**Record excerpts:**
###
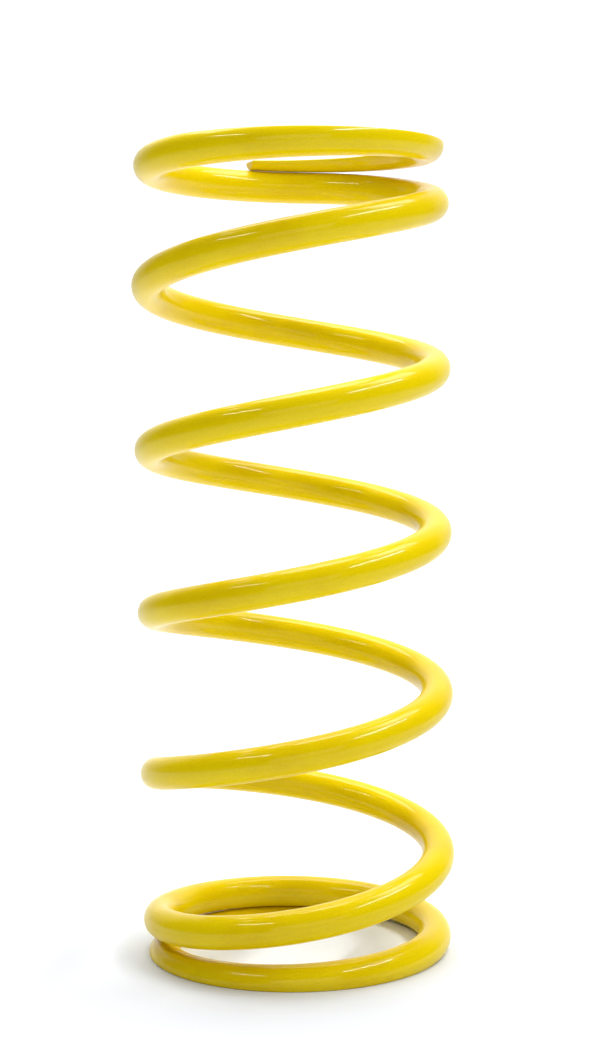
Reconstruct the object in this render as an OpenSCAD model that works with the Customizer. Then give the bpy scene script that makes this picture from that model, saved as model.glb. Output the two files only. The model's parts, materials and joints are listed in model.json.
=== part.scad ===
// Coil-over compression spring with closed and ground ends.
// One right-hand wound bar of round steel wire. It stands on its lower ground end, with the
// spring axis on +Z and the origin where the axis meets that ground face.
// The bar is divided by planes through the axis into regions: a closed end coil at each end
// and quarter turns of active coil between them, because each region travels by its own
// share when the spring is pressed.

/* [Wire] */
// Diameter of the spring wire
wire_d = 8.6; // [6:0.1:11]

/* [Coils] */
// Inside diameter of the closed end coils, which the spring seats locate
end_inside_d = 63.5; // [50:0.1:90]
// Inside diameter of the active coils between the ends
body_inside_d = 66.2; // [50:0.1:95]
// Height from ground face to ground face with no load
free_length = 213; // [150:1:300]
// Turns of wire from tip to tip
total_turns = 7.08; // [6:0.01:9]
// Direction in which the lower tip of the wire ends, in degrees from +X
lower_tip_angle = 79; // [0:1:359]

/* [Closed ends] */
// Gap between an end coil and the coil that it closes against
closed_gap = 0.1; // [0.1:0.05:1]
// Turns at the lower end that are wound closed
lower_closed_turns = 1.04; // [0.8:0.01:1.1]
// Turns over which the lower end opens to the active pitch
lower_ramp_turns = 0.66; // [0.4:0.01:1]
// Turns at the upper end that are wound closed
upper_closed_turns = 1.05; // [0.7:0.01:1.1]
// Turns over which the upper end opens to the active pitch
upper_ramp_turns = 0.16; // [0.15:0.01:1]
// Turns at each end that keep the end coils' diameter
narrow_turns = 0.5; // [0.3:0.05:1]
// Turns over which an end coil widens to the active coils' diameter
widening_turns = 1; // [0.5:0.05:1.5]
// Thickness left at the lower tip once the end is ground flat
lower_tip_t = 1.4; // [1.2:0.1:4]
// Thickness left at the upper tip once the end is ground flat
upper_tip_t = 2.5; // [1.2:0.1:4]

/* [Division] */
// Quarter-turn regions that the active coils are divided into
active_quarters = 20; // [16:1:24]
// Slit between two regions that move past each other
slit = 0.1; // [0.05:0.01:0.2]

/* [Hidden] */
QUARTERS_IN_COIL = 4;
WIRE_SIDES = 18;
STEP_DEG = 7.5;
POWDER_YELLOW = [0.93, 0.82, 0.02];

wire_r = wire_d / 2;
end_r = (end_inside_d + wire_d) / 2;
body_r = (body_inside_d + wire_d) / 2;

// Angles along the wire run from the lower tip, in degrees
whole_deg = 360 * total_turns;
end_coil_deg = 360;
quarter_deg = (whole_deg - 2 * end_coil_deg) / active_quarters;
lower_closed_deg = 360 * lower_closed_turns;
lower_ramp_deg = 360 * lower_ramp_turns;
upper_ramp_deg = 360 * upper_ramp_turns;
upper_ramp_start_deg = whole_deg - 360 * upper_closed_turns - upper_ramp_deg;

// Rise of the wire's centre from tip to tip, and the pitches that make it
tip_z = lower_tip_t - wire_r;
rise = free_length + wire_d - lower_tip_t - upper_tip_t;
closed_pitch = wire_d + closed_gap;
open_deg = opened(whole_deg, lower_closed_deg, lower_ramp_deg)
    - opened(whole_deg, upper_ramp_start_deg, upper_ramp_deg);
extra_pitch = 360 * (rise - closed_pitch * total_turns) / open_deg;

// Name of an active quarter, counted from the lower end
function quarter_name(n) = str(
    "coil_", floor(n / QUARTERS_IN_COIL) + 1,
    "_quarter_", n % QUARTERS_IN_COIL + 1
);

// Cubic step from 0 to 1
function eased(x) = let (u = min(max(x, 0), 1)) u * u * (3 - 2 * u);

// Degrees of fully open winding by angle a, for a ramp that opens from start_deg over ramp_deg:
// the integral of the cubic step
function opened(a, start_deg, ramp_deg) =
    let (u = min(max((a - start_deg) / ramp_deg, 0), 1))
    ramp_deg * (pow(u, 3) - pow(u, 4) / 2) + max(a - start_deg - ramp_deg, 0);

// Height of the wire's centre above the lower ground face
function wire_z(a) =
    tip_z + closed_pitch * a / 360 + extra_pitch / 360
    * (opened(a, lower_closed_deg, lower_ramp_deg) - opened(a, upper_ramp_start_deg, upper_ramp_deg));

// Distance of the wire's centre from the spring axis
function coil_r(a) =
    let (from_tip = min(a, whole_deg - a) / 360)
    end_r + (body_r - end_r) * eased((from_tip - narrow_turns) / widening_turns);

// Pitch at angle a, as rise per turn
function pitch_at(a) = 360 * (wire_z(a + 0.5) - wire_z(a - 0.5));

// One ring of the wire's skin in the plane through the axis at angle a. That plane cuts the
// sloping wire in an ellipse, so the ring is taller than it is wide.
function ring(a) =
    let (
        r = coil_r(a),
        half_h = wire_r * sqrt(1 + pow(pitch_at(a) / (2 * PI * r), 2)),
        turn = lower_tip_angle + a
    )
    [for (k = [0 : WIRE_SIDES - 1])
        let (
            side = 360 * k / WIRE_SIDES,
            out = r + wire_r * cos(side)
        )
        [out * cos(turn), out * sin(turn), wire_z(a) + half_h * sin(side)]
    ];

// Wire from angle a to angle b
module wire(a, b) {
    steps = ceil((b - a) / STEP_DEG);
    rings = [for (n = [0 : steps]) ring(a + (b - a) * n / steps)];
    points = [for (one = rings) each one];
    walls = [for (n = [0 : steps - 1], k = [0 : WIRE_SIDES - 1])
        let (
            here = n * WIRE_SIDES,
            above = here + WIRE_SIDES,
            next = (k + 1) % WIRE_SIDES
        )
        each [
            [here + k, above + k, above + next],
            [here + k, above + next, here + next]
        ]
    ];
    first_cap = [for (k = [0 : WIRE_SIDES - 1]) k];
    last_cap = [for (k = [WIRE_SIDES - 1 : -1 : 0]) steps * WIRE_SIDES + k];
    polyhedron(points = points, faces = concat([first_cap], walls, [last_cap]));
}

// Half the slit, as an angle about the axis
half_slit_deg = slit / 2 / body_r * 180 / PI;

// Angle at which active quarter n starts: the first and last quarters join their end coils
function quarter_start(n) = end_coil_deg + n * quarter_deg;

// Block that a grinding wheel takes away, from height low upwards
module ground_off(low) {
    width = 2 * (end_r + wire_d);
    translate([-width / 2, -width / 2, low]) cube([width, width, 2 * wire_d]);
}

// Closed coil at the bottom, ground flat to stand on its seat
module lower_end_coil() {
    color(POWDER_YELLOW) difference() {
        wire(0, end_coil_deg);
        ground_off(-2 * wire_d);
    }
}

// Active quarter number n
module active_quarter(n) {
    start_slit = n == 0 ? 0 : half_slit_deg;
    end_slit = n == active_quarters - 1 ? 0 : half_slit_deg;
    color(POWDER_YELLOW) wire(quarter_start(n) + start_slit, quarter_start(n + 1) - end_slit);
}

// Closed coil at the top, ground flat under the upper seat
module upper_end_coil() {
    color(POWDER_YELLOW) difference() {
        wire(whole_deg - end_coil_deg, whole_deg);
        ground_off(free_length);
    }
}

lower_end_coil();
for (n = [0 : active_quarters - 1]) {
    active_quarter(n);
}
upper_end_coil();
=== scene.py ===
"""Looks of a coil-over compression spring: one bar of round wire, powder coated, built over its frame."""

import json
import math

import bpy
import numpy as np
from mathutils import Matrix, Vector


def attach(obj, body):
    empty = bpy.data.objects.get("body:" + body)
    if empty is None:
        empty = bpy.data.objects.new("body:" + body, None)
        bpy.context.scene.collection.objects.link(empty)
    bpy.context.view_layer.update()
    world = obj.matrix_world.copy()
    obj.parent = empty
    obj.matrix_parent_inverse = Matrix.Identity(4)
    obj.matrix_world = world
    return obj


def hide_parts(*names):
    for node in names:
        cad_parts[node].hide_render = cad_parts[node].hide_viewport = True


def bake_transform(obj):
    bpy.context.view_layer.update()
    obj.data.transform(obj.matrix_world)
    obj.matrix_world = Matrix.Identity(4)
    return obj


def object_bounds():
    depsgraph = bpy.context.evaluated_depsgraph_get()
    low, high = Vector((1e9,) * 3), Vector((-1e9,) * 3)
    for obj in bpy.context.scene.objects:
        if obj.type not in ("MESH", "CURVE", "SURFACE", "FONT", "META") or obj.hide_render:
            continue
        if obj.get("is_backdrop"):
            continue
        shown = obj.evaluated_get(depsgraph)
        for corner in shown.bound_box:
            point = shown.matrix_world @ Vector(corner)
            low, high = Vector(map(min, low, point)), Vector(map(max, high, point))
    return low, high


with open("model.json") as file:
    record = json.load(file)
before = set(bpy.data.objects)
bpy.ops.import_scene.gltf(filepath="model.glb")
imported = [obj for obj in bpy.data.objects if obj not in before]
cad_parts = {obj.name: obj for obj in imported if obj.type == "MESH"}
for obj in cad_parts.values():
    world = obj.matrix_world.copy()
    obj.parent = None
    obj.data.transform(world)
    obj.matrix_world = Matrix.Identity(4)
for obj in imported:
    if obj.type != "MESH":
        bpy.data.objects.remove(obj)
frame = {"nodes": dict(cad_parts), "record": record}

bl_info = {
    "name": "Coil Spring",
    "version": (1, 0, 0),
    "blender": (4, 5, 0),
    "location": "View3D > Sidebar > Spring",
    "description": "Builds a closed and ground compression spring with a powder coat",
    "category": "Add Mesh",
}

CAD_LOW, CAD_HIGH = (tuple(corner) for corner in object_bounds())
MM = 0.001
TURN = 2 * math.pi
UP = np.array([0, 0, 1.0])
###
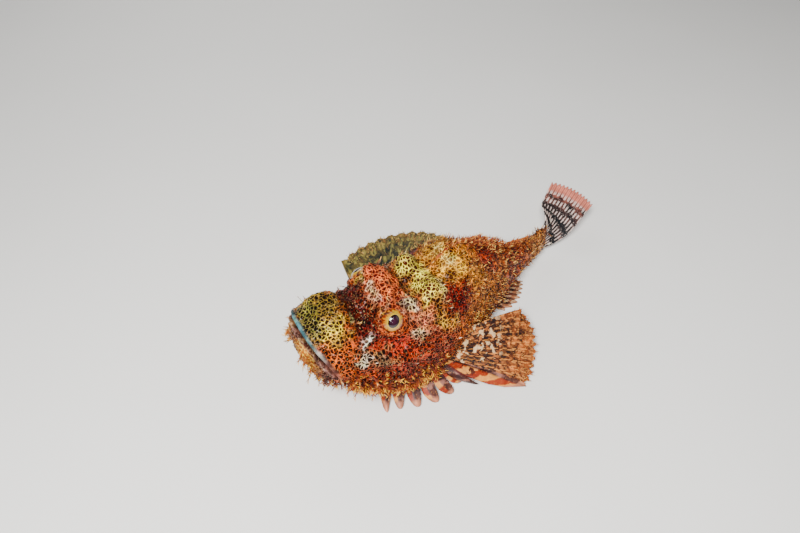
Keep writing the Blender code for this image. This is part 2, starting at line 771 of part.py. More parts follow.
###
**Directions for this task:**
Using the entries shown above, reproduce verbatim the lines from the line bearing "Reconstruct the object" to the line bearing "wire_d = 8.6; // [6:0.1:11]", inclusive.

**Output for this task:**
Reconstruct the object in this render as an OpenSCAD model that works with the Customizer. Then give the bpy scene script that makes this picture from that model, saved as model.glb. Output the two files only. The model's parts, materials and joints are listed in model.json.
=== part.scad ===
// Coil-over compression spring with closed and ground ends.
// One right-hand wound bar of round steel wire. It stands on its lower ground end, with the
// spring axis on +Z and the origin where the axis meets that ground face.
// The bar is divided by planes through the axis into regions: a closed end coil at each end
// and quarter turns of active coil between them, because each region travels by its own
// share when the spring is pressed.

/* [Wire] */
// Diameter of the spring wire
wire_d = 8.6; // [6:0.1:11]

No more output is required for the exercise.